Outlook and Implications
- Wireless technologies have an impact: The range of technologies classed as "other" include satellite, broadband over power line, terrestrial fixed, and mobile wireless (although these data should include only connections for homes and businesses rather than individual mobile subscribers) has made significant strides at the start to take a significant component of market share in both the residential and business users. Improvements to satellite and wireless services taking speeds available over the 200 Kbps threshold will have helped, but WiLAN and WiMAX services in particular have started to be deployed and are gaining significant traction which will build over the next year (seeUnited States: 9 August 2006: Sprint Outlines Plans for Nationwide WiMAX Network). Fixed wireless jumped 40% to 360,976 users over the same period, likely driven by fixed WiMAX services driving residential fixed wireless up 48% to 301,153 subscribers.
However, the main increase is from mobile wireless, which jumped from 3.1 million subscribers to 11.0 million over the six-month period—a 250% growth as 3G and 3.5G networks (UMTS/HSDPA, CDMA/EV-DO) are deployed that break the 200 Kbps barrier and take up increases. Whether this represents data plan subscribers, data cards, or enabled handsets in the field (with or without data modem throughput) is not clarified. Residential high speed mobile connections grew even faster, from 10,143 residential subscribers to 1.16 million, although again there are issues of definition with this. All mobile wireless statistics could include WLAN and mobile WiMAX services that are emerging in various forms such as Municipal WiFi.
Satellite services have also seen a significant increase jumping by 16% over the six-month period to 495,365 users, with residential subscribers growing by 19% to 382,047. This is likely boosted by mainstream telcos such as AT&T marketing satellite broadband (see United States: 9 May 2006: AT&T Announces New Broadband and Video Deployment). Power line continues to be insignificant, with the 11% increase still taking the total users to a minor 5,208.
- Fixed-line growth: For the first half of 2006, ADSL grew by 3.1 million lines, building on the lead in growth over cable that it broached at the end of 2005—cable added 2.0 million lines. For the year ending 30 June 2006, ADSL grew by 6.3 million lines while cable modem subscriptions increased by 4.6 million. Although not notching up a significant percentage increase with respect to the whole market, fibre-to-the-premise (FTTP) has made a significant jump of 56% over the six months to 700,083 connections. Residential fibre connections now total 442,027—an even greater increase of 107% over the six-month period which can largely be attributed to the roll-out of Verizon's FiOS service (see United States: 28 September 2006: Verizon Lays Out FiOS Deployment Status, Expectations).

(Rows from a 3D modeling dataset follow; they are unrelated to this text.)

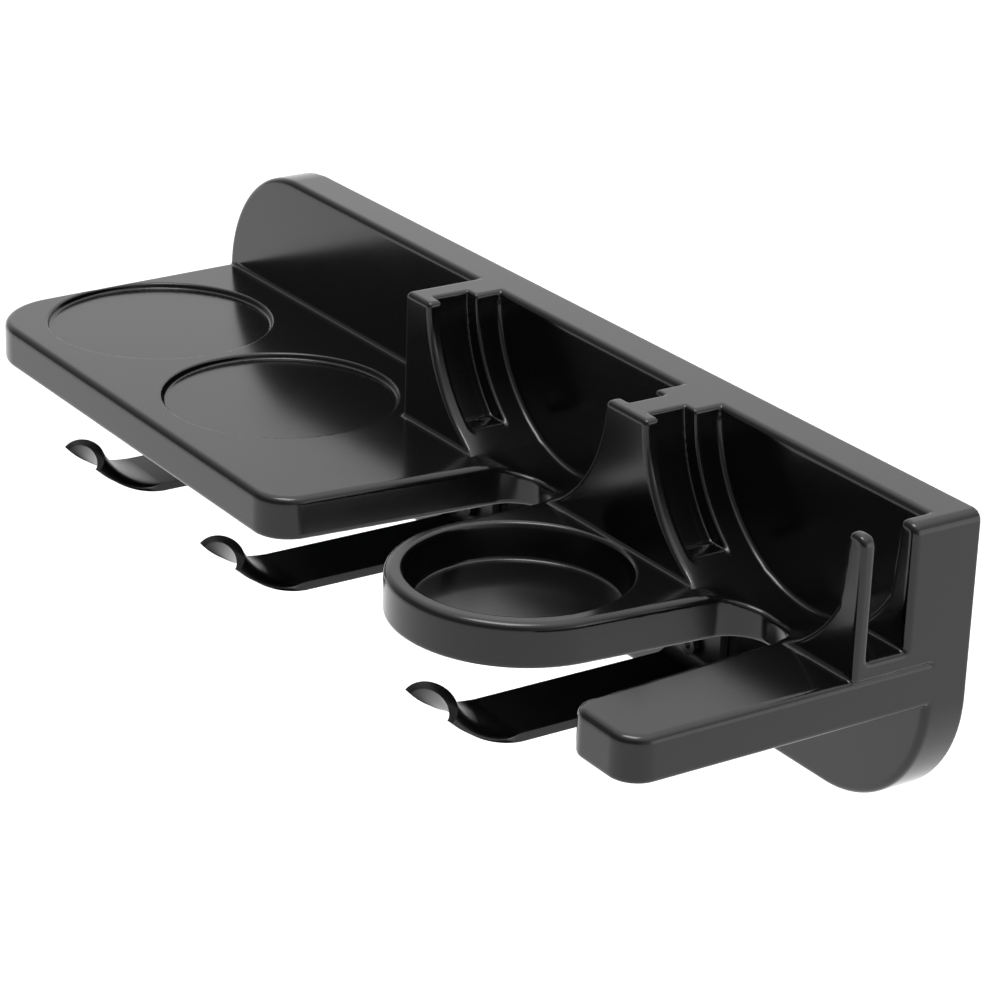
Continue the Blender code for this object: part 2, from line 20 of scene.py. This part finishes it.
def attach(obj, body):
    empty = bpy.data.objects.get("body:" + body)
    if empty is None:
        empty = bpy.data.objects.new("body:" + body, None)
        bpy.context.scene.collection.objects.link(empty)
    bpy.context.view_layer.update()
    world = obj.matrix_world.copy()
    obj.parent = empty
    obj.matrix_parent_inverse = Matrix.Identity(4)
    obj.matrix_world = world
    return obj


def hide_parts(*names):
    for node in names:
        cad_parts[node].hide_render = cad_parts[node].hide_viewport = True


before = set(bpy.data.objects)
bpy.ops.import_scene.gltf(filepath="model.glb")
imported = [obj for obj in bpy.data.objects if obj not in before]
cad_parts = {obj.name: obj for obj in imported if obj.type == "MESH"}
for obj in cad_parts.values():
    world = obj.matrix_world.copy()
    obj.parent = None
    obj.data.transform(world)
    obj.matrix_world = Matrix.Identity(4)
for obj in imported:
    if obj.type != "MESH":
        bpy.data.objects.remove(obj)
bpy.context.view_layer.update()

MM = 0.001
ORIGIN = Vector((-0.215, 0, 0.00725))      # station zero in the model's frame

# ---------------------------------------------------------------- dimensions, mm

LENGTH = 430
WALL_TOP, WALL_BOTTOM, WALL_THICK = 46.5, -61, 16
WALL_TOP_LEFT_RADIUS, WALL_BOTTOM_RADIUS, WALL_TOP_RIGHT_RADIUS = 49, 45.5, 3.5
DECK_THICK, DECK_FRONT, DECK_LEFT = 15.3, -127.5, 0.5
SKIN, DECK_SKIN = 3, 6.2
SHELF_RIGHT, SHELF_TAPER, SHELF_LEFT_TAPER = 234.3, 8.3, 4.2
SHELF_LEFT_RADIUS, SHELF_RIGHT_RADIUS = 28, 14
SLOT_END, SLOT_RADII, HOLLOW_SLOT_RADII = -31, (12.5, 20), (8, 12)   # left and right corners
RING_CENTRE, RING_RADIUS = (310.5, -85), 43.5
RING_ARM_RIGHT, RING_ARM_TAPER = 359.5, 9.3
ARM_LEFT, ARM_TAPER, ARM_LEFT_RADIUS, ARM_RIGHT_RADIUS = 393, 6.2, 8, 10
CUP_CENTRE, CUP_RADIUS, CUP_DEPTH = (310, -84.8), 37.3, 12.5
DISH_CENTRES, DISH_RADIUS, DISH_DEPTH = ((47.5, -73), (138.5, -73)), 42.5, 2.2
RIB_LEFT, RIB_FRONT, RIB_FOOT = 177.4, -45.5, -0.2
SADDLE_XS, SADDLE_Z, SADDLE_RADIUS = (245.7, 373.9), 48, 53
GROOVE_RADIUS, GROOVE_FRONT, GROOVE_BACK, GROOVE_FLOOR = 58.5, -40, -26, 5.5
END_SLOT_LEFT = 400
END_LIP_TOP, END_LIP_FOOT = (422.6, 46.5), (419.8, 20)
COVER_ARM_END, GAP = -46.6, 0.3

# Rounded edges and fillets, mm
DECK_EDGE, DECK_UNDER_EDGE = 2.6, 1.6
WALL_EDGE, WALL_REAR_EDGE = 2.4, 0.8
RIB_EDGE = 1.8
SADDLE_EDGE, SADDLE_EDGE_LEAST = 1.6, 0.03          # the least is a share of the full radius
SADDLE_EDGE_FULL_Z = 3                      # above this height the saddles' edge is at its full radius
SADDLE_LEAD, RAMP_FRONT, RAMP_BACK = 2, -50, -31
GROOVE_EDGE, GROOVE_CORNER, GROOVE_FILLET = 1.1, 0.4, 0.8
END_EDGE, END_EDGE_FROM, END_EDGE_GROWTH = 2.3, 400, 1.5
DISH_EDGE, DISH_FILLET = 0.7, 0.8
CUP_EDGE, CUP_FILLET, CUP_DRAFT = 1.1, 0.9, 2.5
HOLLOW_EDGE, HOLLOW_OVERLAP = 0.5, 1
FILLET, FILLET_GROWTH = 1.6, 0.6            # a fillet grows from nothing beside a flush face
WALL_FLUSH, DECK_FLUSH = 2, 1               # and starts this far inside it
SHARP = 0.05                                # a smaller radius is taken as none

HOOK_XS, HOOK_WIDTH, HOOK_THICK = (80, 184, 319), 28, 3.2
HOOK_UNDERSIDE, HOOK_TOP = -49.1, -16
HOOK_BEND_START, HOOK_BEND_RADIUS, HOOK_BEND_ANGLE = -97, 39, math.radians(45.5)
HOOK_REAR_RADIUS = 6
HOOK_LIP_RISE, HOOK_LIP_ONSET = 6.5, 1.4
HOOK_ACROSS, HOOK_REAR_STEPS, HOOK_BEND_STEPS = 40, 10, 28
HOOK_EDGE, HOOK_EDGE_STEPS, HOOK_EDGE_ANGLE = 0.5, 3, math.radians(50)
HOOK_SHARP_ANGLE = math.radians(40)

# The body's grid, mm, and what becomes of its mesh
VOXEL = 0.8
BAND = 3 * VOXEL                            # distances are kept this far from the surface
BODY_LOW, BODY_HIGH = (-3, -131, -64), (433, 3, 50)
MOST_TRIANGLES = 190_000
SETTLING_STEPS = 2
SLOPE_REACH = 0.5                           # in voxels, as are the two below
LARGE_FROM, LARGE_MOVE, LARGE_SHARE = 1.1, 2.0, 0.7     # large triangles read normals inside
ARC_STEP = math.radians(2)
TINY = 1e-9


# ---------------------------------------------------------------- outlines

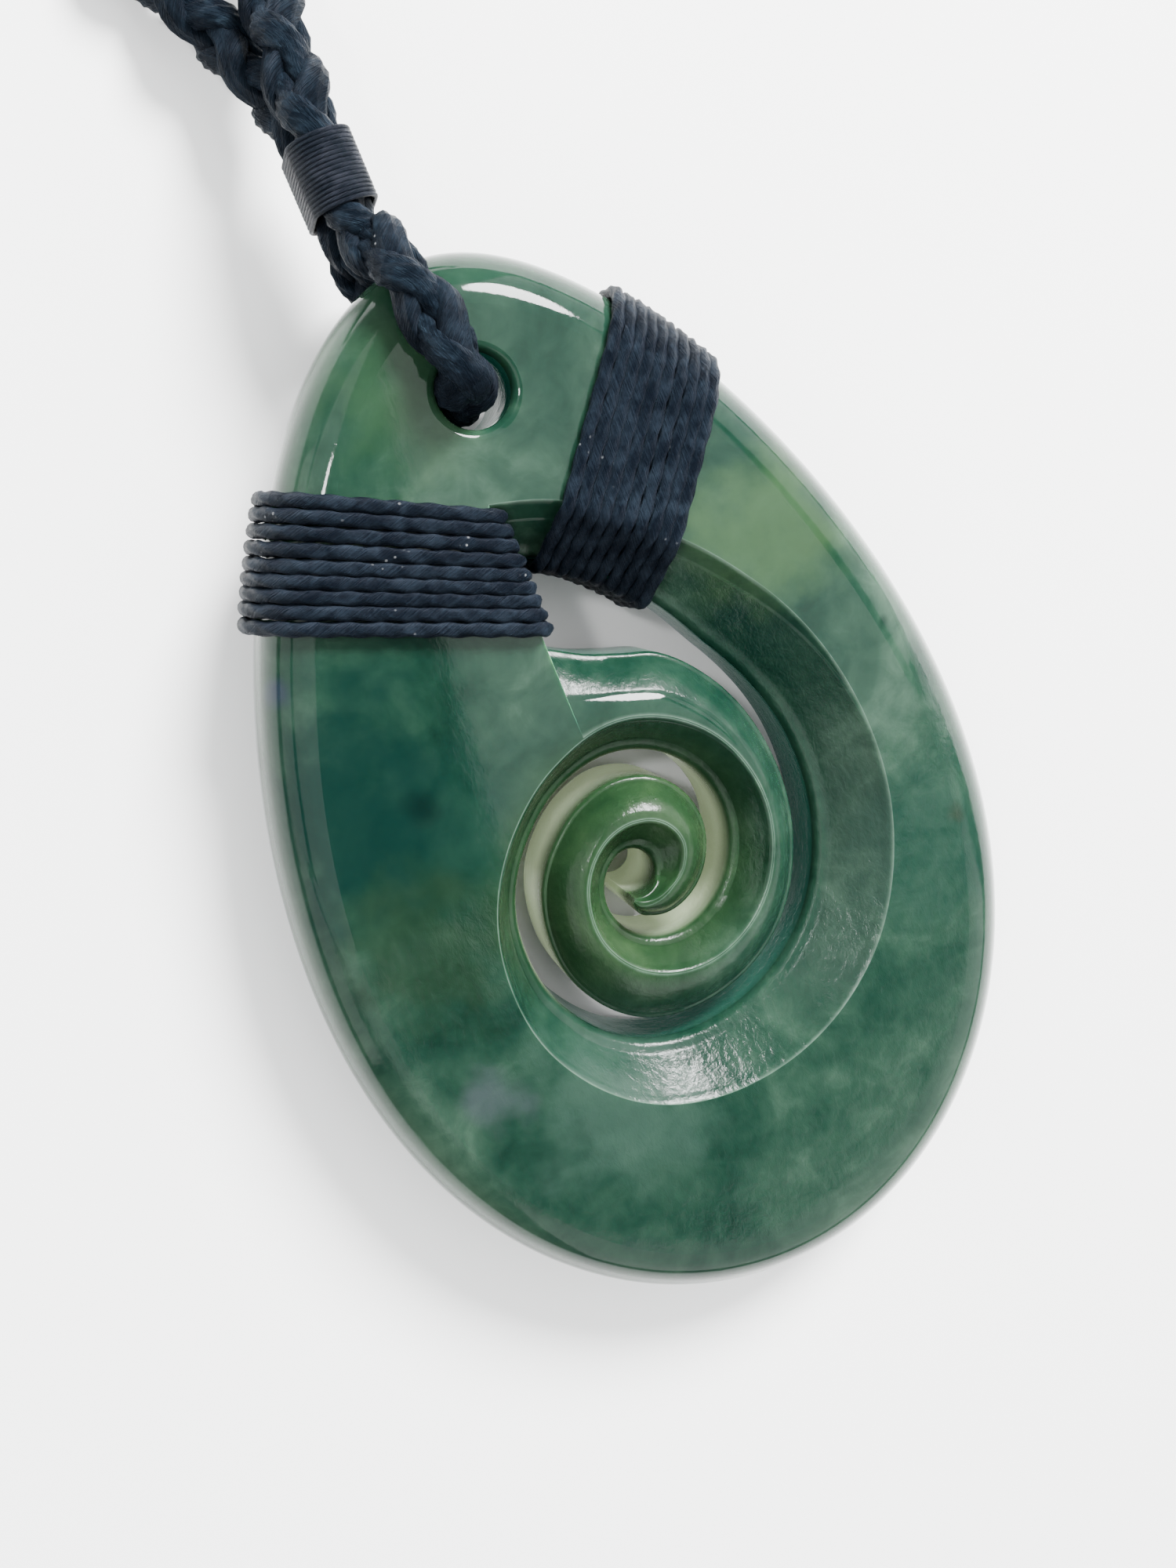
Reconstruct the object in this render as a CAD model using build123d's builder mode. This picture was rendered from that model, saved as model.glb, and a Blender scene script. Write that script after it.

- Higher speeds: It should be noted that the speed used to determine high-speed access is extremely low compared with that considered broadband today and provides a limited look at the state of real broadband access. The FCC also counts lines that exceed 200 Kbps in both directions, which excludes more low-speed connections; overall, 50.4 million of the connections fell into this category, with 45.9 million lines primarily service residential users. Of the total number of these lines, 63.1% were faster than 2.5 Mbps in one direction. Of the total ultra-high-speed lines, 36.9% ran at between 200 Kbps and 2.5 Mbps, 58.5% ran at between 2.5 Mbps and 10 Mbps, and 4.6% were faster than 10 Mbps.
- Telcos regain ground: The improving prospects of the telecom companies' fight back against cable are illuminated by the growth in ADSL, likely the result of the increasing range of bundled service packages they have developed that can compete on a level playing field with the multi-service offerings of the cable operators in addition to greater speed availability. Indeed, incumbents reported 49.5% of all high-speed connections—a significant increase on the previous period ending 31 December 2005 when only 45.1% of all connections were provided by incumbents, although this is boosted by some consolidation over the period. This may increase the sense of injustice at recent moves by the FCC which appear to help the incumbent telcos that cable companies have been reported as feeling, and may have recently led to some relaxation of cable price controls as partial recompense (see United States: 26 January 2007: Local Competition from FiOS and Satellite Removes FCC Cable TV Price Controls).